**Instructions for the task:**
Repeat only the lines running from the beginning of the material through the line that contains "return radius, LOBE_Z".

**Collected data:**
* * *
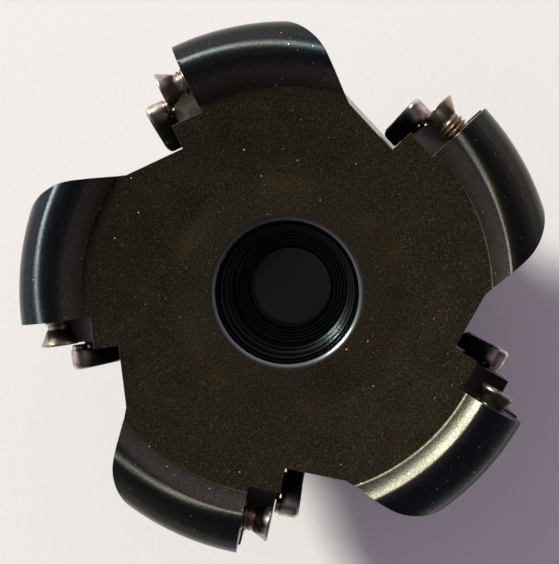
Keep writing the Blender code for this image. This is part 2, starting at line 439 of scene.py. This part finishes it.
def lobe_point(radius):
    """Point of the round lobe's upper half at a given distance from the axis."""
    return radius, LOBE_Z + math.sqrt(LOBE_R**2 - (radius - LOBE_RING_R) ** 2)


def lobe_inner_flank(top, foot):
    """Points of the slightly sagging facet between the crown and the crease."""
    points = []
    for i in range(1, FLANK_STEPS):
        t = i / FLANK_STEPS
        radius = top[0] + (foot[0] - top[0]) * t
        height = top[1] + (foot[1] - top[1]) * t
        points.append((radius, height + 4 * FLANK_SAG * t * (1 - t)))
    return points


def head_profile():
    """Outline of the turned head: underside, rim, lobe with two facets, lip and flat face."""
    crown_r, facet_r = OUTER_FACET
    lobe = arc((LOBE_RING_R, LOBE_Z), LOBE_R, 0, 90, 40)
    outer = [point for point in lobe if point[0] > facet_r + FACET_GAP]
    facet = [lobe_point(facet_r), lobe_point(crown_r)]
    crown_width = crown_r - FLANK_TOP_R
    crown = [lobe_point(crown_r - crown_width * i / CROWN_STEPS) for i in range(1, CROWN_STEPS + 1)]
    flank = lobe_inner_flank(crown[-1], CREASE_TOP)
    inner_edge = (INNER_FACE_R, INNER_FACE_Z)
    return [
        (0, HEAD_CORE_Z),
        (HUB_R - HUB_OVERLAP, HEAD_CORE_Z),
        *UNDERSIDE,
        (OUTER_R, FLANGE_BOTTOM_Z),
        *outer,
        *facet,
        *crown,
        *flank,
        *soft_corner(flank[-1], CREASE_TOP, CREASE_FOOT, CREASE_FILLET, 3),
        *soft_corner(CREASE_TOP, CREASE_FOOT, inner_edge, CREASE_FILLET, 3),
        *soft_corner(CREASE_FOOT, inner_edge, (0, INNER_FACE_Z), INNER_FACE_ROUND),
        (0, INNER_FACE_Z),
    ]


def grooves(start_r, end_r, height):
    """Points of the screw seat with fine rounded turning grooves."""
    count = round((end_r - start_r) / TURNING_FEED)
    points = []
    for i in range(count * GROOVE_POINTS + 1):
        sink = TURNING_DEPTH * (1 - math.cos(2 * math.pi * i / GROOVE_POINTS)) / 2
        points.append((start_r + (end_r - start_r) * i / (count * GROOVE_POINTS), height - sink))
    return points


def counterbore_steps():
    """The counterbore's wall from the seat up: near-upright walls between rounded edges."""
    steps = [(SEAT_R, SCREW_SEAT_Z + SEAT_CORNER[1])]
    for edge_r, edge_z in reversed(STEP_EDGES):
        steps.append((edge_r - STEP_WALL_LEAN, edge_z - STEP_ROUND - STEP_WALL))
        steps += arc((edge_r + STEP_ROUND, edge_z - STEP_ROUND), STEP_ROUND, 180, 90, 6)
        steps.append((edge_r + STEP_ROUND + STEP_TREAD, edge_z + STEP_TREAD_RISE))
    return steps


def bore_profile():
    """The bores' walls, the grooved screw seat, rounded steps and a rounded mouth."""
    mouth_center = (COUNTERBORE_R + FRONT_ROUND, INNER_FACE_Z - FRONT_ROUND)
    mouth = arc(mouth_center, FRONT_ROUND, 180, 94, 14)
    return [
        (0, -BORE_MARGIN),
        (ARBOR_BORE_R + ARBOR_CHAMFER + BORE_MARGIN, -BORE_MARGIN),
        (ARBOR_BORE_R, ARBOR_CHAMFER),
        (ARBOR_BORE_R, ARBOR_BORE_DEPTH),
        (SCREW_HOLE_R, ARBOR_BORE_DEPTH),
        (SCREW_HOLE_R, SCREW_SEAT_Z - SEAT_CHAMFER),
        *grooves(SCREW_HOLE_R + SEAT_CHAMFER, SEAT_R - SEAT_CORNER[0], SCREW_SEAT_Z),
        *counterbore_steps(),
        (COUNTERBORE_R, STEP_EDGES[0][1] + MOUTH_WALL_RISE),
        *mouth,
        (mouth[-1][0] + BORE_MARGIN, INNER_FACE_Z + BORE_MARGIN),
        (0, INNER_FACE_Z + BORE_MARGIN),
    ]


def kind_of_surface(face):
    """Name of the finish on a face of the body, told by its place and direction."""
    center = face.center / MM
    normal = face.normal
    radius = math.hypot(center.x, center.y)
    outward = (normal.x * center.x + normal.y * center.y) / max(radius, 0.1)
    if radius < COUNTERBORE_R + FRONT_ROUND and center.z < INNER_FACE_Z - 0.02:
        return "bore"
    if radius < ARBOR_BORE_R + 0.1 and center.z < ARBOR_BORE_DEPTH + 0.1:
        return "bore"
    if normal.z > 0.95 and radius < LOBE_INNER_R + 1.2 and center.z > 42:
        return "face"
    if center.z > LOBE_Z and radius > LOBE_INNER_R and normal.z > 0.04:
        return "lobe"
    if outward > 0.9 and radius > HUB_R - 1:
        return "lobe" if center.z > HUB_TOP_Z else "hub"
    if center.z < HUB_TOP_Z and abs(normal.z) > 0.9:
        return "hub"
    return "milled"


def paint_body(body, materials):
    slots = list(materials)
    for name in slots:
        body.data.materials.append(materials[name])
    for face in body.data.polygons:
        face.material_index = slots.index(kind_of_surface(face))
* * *
**Answer to this problem:**
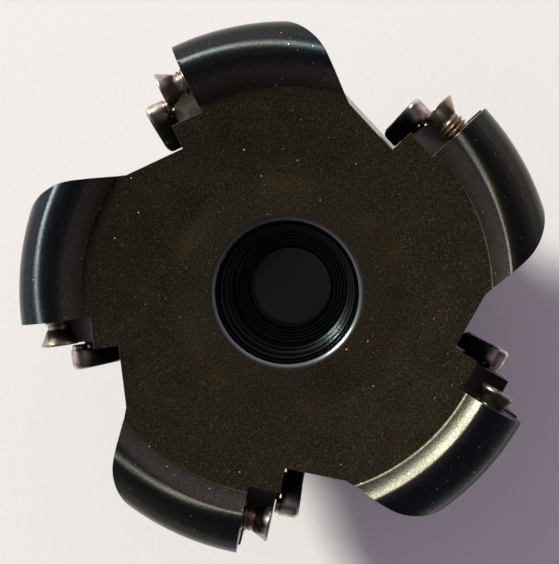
Keep writing the Blender code for this image. This is part 2, starting at line 439 of scene.py. This part finishes it.
def lobe_point(radius):
    """Point of the round lobe's upper half at a given distance from the axis."""
    return radius, LOBE_Z + math.sqrt(LOBE_R**2 - (radius - LOBE_RING_R) ** 2)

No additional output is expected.